Scipio Moorhead (active c. 1773 – after 1775) was an enslaved African-American artist who lived in Boston, Massachusetts. Moorhead is known through the contemporary African-American poet Phillis Wheatley's poem, dedicated "To S. M. a young African Painter, on seeing his Works", published in Poems on Various Subjects, Religious and Moral, 1773. Though the poem does it not mention Moorhead's full name, it is significantly Wheatley’s only surviving poem addressed to another black person, and it is also her only poem explicitly about artistic creation. Moorhead's full name was identified from period marginalia.

Moorhead was enslaved by Reverend John Moorhead of Boston, Massachusetts. Though his birthdate is unknown, it is possible that he was the black child called Scipio Sarahson baptized by an Anglican Minister in Boston on 11 June 1760. If so, Moorhead would have been about five years younger than Wheatley, making sense of her designation of him as a "young" African painter.

Scipio Moorhead's drawing talents were likely tutored by the reverend's wife Sarah Moorhead, who was an art teacher. Although enslaved, Scipio Moorhead enjoyed some workers' freedoms. No original work by Scipio has survived, but he may be the person referred to by a Boston News-Letter advertisement on January 7, 1773, which spoke of a "negro artist... A negro of extraordinary genius."

It is possible that the copperplate engraving of Phillis Wheatley that adorns much of her published poetry is his creation. In the 19th century Wheatley's fame was revived by Massachusetts abolitionists and many stories about her were recovered through oral history, but Moorhead was never mentioned, so the attribution to him is uncertain; it was first publicly suggested by the Wheatley scholar William H. Robinson in 1984. However, it has been recognized that the portrait is highly unusual. It resembles contemporary portraits by the famous Bostonian painter John Singleton Copley, but unlike any of Copley's work, it portrays a woman writing a poem deep in thought. The novelty of the portrait was recognized and imitated by Bostonian printers when it was engraved for an edition of Wheatley's poetry in 1773, but the artist's name was never mentioned. It is the first frontispiece depicting a woman writer in American history, and possibly the first ever portrait of an American woman in the act of writing.

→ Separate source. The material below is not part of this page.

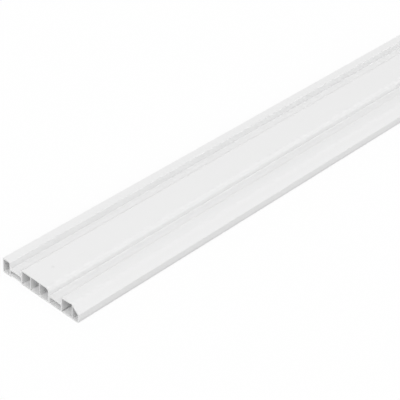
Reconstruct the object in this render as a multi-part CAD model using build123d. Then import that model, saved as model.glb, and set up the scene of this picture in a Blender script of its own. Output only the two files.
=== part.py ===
from build123d import *
import math
import os

# A white PVC skirting board, extruded in one piece with hollow chambers, lying on its
# flat back, which has one shallow recess under the groove beside the lip. The length
# runs along X, the width across Y and the thickness up Z, and the origin is at the
# middle of the back. Once fitted to a wall, the square lip at +Y stands on the floor and
# the chamfered edge at -Y is the top. The section is drawn with the distance from the
# lip's outer face and the height above the back.

# Overall size. The thickness is that of the crest between the top panel and the chamfer,
# before it is rounded.
LENGTH = 2500.0
WIDTH = 100.0
THICKNESS = 17.6

# Bands of the face, from the lip to the chamfered edge. The middle panel takes what
# the others leave of the width.
LIP_WIDTH = 10.1
LIP_GROOVE_WIDTH = 14.5
TOP_GROOVE_WIDTH = 15.3
TOP_PANEL_WIDTH = 14.2
CHAMFER_WIDTH = 8.7

# Heights
TOP_PANEL_RISE = 1.1
GROOVE_DEPTH = 7.9
SIDE_HEIGHT = 9.6
CREASE_HEIGHT = 4.5
SIDE_UNDERCUT = 0.3
RECESS_DEPTH = 1.6

# Walls
SKIN = 1.2
LIP_WALL = 1.1
UPRIGHT_WALL = 1.5
FOOT_WALL = 2.4
WEB = 0.75
WEB_COUNT = 2

# Rounded edges of the outside, then of the chambers
LIP_ARRIS_RADIUS = 0.6
LIP_SHOULDER_RADIUS = 0.6
GROOVE_CORNER_RADIUS = 0.4
PANEL_ARRIS_RADIUS = 2.2
PANEL_SHOULDER_RADIUS = 4.2
CREST_RADIUS = 5.0
CHAMFER_ARRIS_RADIUS = 0.8
BACK_EDGE_RADIUS = 1.6
RECESS_CORNER_RADIUS = 0.4
CHAMBER_CORNER_RADIUS = 0.35

# Heights of the faces that the driving sizes give
PANEL_HEIGHT = THICKNESS - TOP_PANEL_RISE
GROOVE_HEIGHT = PANEL_HEIGHT - GROOVE_DEPTH

# Where each band starts, measured from the lip's outer face
LIP_GROOVE_START = LIP_WIDTH
MIDDLE_START = LIP_GROOVE_START + LIP_GROOVE_WIDTH
CHAMFER_START = WIDTH - CHAMFER_WIDTH
TOP_PANEL_START = CHAMFER_START - TOP_PANEL_WIDTH
TOP_GROOVE_START = TOP_PANEL_START - TOP_GROOVE_WIDTH


def section_face(corners):
    """Closed face of the section through corners of distance, height and radius."""
    points = [(WIDTH / 2 - distance, height) for distance, height, _ in corners]
    radii = [radius for _, _, radius in corners]
    with BuildSketch(Plane.YZ) as sketch:
        with BuildLine():
            FilletPolyline(*points, radius=radii, close=True)
        make_face()
    return sketch.sketch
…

Scipio was auctioned in January 1775 as part of an estate sale. The advertised location of the slave auction, near the Liberty Tree, was deplored by the 19th-century abolition movement. In the 1780s, enslaved Massachusettsans successfully sued for freedom which led to a general abolition, but it is unknown if Scipio was ever freed, as his buyer was unrecorded and no record of his whereabouts after 1775 has been located.

== Legacy and Historical Significance ==
Scipio Moorhead’s artistic presence in colonial Boston is documented through Phillis Wheatley’s 1773 poetry, which references his paintings and suggests a shared creative exchange. Scholars have proposed that his artistic training may have been supported by Sarah Moorhead, an art teacher and wife of Reverend John Moorhead, who is believed to have owned Scipio. Although no signed works survive, some researchers speculate that Moorhead may have engraved Wheatley’s portrait for her published book. His visibility as an enslaved artist challenges assumptions about Black creative absence in early America and contributes to broader discussions of African diasporic aesthetics.

In 2007, Kerry James Marshall painted "Scipio Moorhead, Portrait of Himself 1776", a painting that fabricates a likeness of Moorhead to counter its absence in the historical record.